Ashley Henderson has never let health conditions keep her from pursuing her passions, not even as a child.
“I grew up dancing competitively from age 7 to18, then helped run a dance studio and a competition team,” she said. “I started having health issues in high school. I would miss a lot of school, but I’d still go to dance because if I didn’t feel well, I could just leave and go to the bathroom. At school, because I didn’t ‘look sick,’ I would get in trouble when I needed to go to the restroom multiple times in one class.”
After being diagnosed with Crohn’s disease at the age of 17, Ashley’s lifelong GI and belly issues made more sense. But, starting last year, new symptoms added yet another speed bump to Ashley’s health journey: primary sclerosing cholangitis (PSC).
“From September 2022 to April 2023, I had to have my gallbladder removed, received a PSC diagnosis, got my appendix out, too, and also found out about a cancerous tumor,” she said. “Now, I’ve spent so much time in doctors’ offices and in hospitals that I’ve really had to learn to speak up. There have been times where I’ve had to repeat, three or four times, something that I know is true for my body and my care. Trying to explain that to a physician – when I live with this everyday, while they know how it’s ‘supposed’ to look – is so frustrating.”
But Ashley inherited a resilient attitude from her dad which, coupled with her faith and mindfulness practices, has empowered her to tackle every health challenge that comes her way. This has been especially useful with her PSC diagnosis, as there’s not yet any treatment that works for her, nor is there a cure for PSC in any patients.
“I still struggle more often than I care to admit, falling into a mindset of ‘Gosh, it would be so nice to be normal,’ and ‘Why are all of these people healthy while I have five diagnoses, do everything right, but still have flare ups and feel bad,’” she said. “There are times whenI fall into that, but I’ve learned to switch that mindset: I have two legs, I can walk, I can speak and see, I don’t have to carry an oxygen tank around.

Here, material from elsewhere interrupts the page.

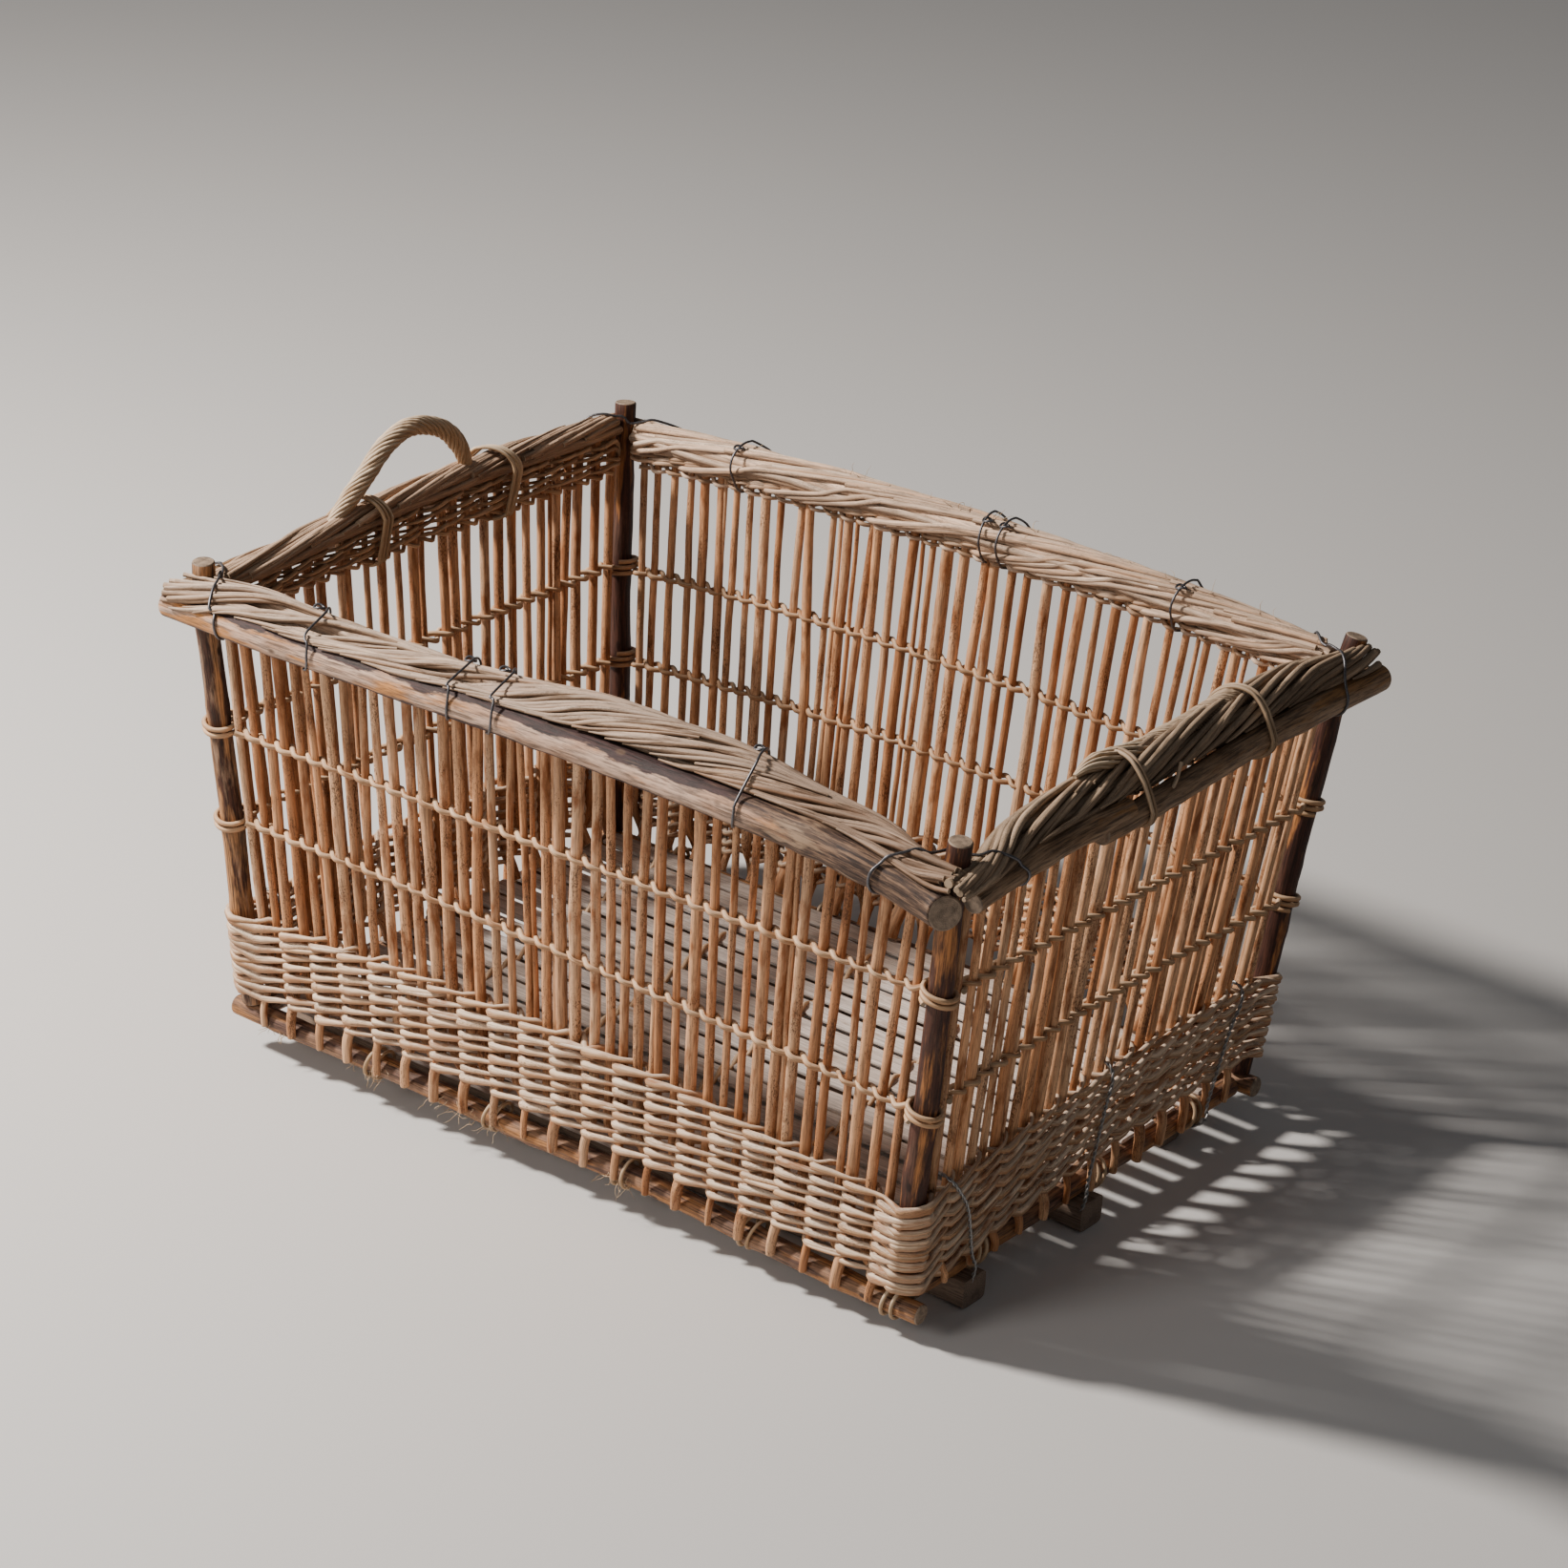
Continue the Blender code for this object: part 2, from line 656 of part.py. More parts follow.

I actually have a tattoo that says, ‘It could be worse’ which helps remind me.”
This tattoo was originally inspired by a friend, and shows just how important Ashley’s community is to her health and wellbeing. Today, her work friends continue to provide support through every hospital stay and bump in her mental wellbeing. Ashley firmly believes that she was lucky to have moved to St. Louis and started working for 1st Phorm, a health and fitness company, right before her 2022-2023 diagnoses started, because she met so many of her closest friends through this company.

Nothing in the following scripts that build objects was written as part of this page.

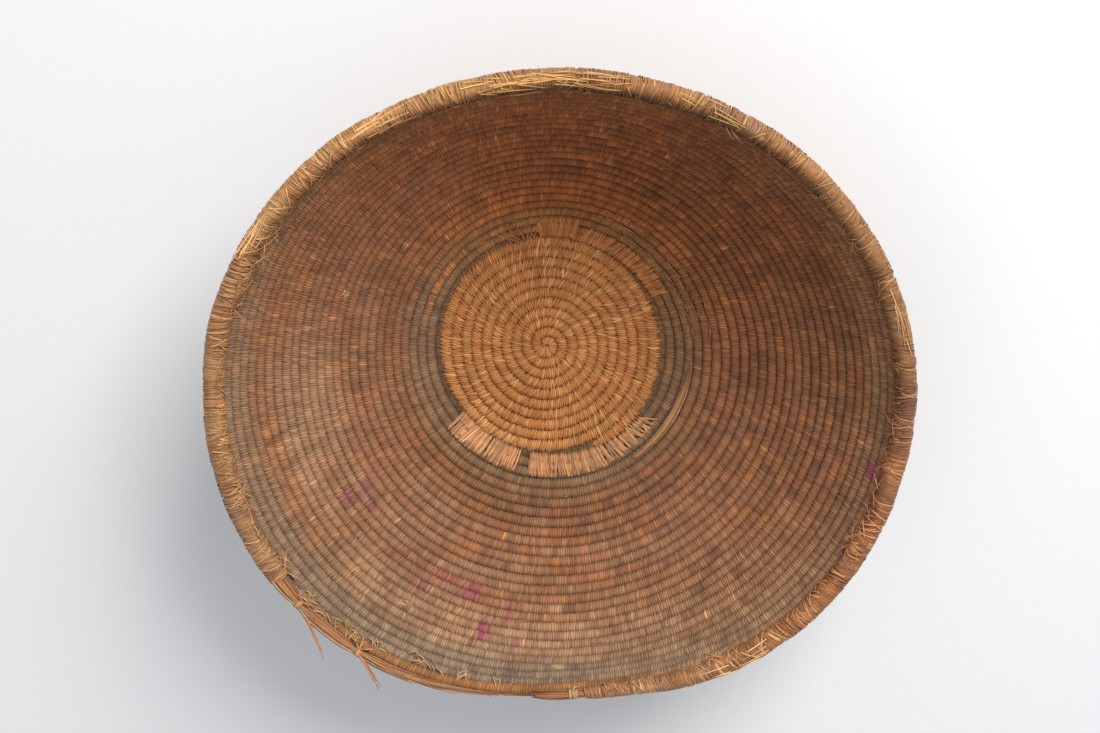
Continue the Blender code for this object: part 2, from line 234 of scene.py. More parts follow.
# ------------------------------------------------------------------ mesh making
RIBBON_ACROSS = np.array([-1.0, -0.55, 0.0, 0.55, 1.0, 0.45, -0.45])
RIBBON_UP = np.array([0.0, 0.75, 1.0, 0.75, 0.0, -0.35, -0.35])
# painted light across a ribbon: lightest on its crown, painted shade at its edges and underneath
RIBBON_LIGHT = np.array([0.62, 0.95, 1.06, 0.95, 0.62, 0.5, 0.5])


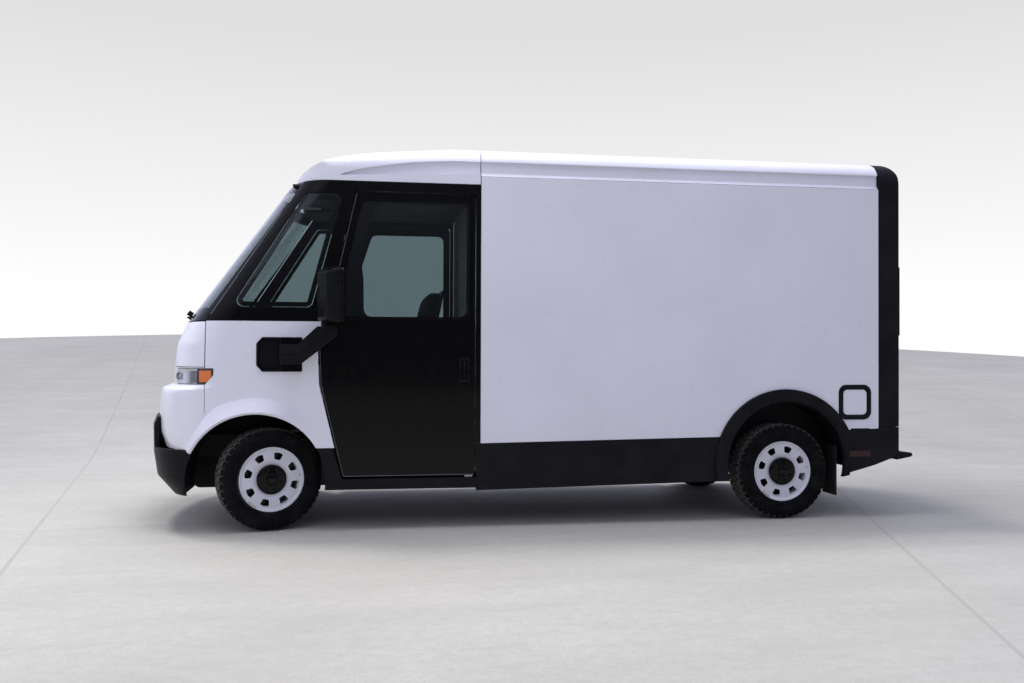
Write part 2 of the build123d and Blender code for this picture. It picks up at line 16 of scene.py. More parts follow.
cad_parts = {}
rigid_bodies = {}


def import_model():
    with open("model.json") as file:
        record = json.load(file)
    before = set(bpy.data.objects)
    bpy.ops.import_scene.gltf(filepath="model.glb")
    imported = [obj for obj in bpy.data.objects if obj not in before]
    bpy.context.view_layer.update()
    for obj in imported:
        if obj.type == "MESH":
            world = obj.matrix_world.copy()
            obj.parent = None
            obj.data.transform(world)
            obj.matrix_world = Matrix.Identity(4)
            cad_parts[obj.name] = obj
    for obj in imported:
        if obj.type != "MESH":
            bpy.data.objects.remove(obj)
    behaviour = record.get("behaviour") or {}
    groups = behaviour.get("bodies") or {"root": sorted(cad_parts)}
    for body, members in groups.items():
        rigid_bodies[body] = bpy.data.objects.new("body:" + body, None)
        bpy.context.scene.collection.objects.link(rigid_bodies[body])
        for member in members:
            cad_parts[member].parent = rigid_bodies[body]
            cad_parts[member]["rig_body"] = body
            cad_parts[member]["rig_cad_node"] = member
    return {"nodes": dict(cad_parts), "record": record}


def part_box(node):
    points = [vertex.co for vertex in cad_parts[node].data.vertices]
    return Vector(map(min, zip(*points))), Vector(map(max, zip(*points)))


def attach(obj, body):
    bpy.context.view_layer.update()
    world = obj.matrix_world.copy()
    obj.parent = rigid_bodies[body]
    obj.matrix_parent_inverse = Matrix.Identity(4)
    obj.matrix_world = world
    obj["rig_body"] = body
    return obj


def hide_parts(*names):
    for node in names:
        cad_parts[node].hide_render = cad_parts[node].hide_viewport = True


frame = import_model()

LOG = logging.getLogger("truck")
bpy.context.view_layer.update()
Colour = tuple[float, float, float]
Point = tuple[float, float, float]


# The four wheels' places, and how far a rounded skin may reach past its node's box.
CORNERS = ("front_left", "front_right", "rear_left", "rear_right")
SKIN_SLACK = 0.0008


class Side(Enum):
    """The two sides of the truck, valued by their word in the names of pieces, nodes and bodies."""

    LEFT = "left"
    RIGHT = "right"


def toned(colour: Colour, factor: float, lift: float = 0.0) -> Colour:
    """Makes a colour darker or lighter.

    Args:
        colour: the colour.
        factor: what each channel is multiplied by.
        lift: what is added to it.

    Returns:
        The new colour.
    """
    return tuple(channel * factor + lift for channel in colour)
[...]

“Being surrounded by their positivity everyday helps me maintain a positive mindset. If I come in one day, feeling down or feeling bad, I’m met with a supportive ‘How can I help you’ instead of commiseration,” she said. “The health and fitness world can be really awesome and really understanding, so if you find your way to that side of it, you’re in a great space.”
In her day-to-day life, Ashley remains focused on everything that she can control to influence her health for the better. So as much as she loves a good margarita, she steers clear of them for the sake of her long-term liver health. She also avoids so-called “diet” foods, opting instead for whole foods that are nutrient dense.
“I work really hard to feel good,” she said.“And I’ve seen how it changed how I felt in my body, so now I get to see how much it’s changed my mentality. I want to enjoy a long and healthy life, so ifI don’t prioritize my health – with all the things I have going on inside my body – I’m not going to get the life that I want.”
One pillar of her dream life is her own lifelong goal of becoming a mom.
“Some of my first questions with PSC were: Can I pass this down? How can it impact pregnancy?” she said. “I’m thinking a lot about what is at risk of passing down because it would be very difficult to raise a kid and watch them go through what I’m going through.”
Whether she’s dealing with a difficult divorce as a 30-year-old or traveling to yet another doctor’s appointment, Ashley continues to maintain an up-front and vulnerable approach to her public persona. She makes a point to cover the realities of her weight loss journey, the challenges linked to maintaining health due to invisible illnesses, and celebrations of new personal records in the gym.
Through everything, Ashley embraces each opportunity to support her community, and to build new, meaningful connections.
“I believe that we’re supposed to make peoples’ lives better and easier around us,” she said. “We’re supposed to make everyone feel included and seen, no matter what that looks like. So if I can share my struggles and my celebrations and my story in order to help others, then I’ll do it. I start every day with prayer and I use gratitude to help change my perspective on tough situations because I live a really blessed life. Truly, it could be worse.”